People also learn that “tax-free” does not always mean “paperwork-free.” A seller may qualify for the full exclusion but still receive Form 1099-S because the closing agent was required to report the transaction. When that happens, ignoring the form can lead to an IRS notice. The sale may still be nontaxable, but it may need to be properly reported so the IRS can match the numbers.
A final practical lesson is that tax planning works best before the sale closes. Once the home is sold, your options narrow. Before listing the property, sellers should estimate gain, gather improvement records, review rental or business use, check whether they meet the two-out-of-five-year rule, and consider whether a partial exclusion may apply.
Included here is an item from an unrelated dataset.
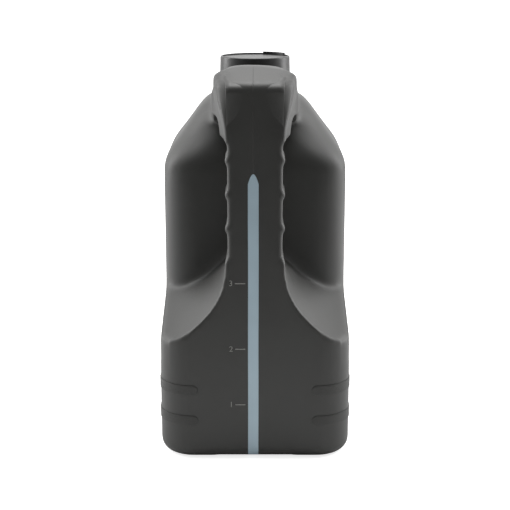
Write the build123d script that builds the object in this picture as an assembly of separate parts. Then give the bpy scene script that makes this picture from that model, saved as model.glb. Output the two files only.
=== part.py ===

A little preparation can turn a stressful tax mystery into a manageable checklist. And frankly, selling a home already has enough drama without adding surprise tax math at the end.
Conclusion
A deferred gain on sale of home is best understood as a legacy tax concept that once allowed homeowners to postpone gain by purchasing a replacement residence. Under current U.S. tax law, most homeowners no longer defer personal residence gain simply by buying another home. Instead, they look to the Section 121 home sale exclusion, which may allow qualifying sellers to exclude up to $250,000 of gain, or up to $500,000 for married couples filing jointly.
The key is knowing the difference between deferred gain, excluded gain, and taxable gain. Deferred gain waits. Excluded gain usually disappears from federal taxable income. Taxable gain, unfortunately, shows up expecting attention. By understanding basis, improvements, selling expenses, ownership and use tests, rental history, and reporting rules, homeowners can make smarter decisions and avoid unpleasant surprises.
When in doubt, gather your records and talk to a qualified tax professional before the sale. The tax rules are manageable, but they reward preparation. Your future selfthe one not frantically searching for a 1996 closing statement in a shoeboxwill thank you.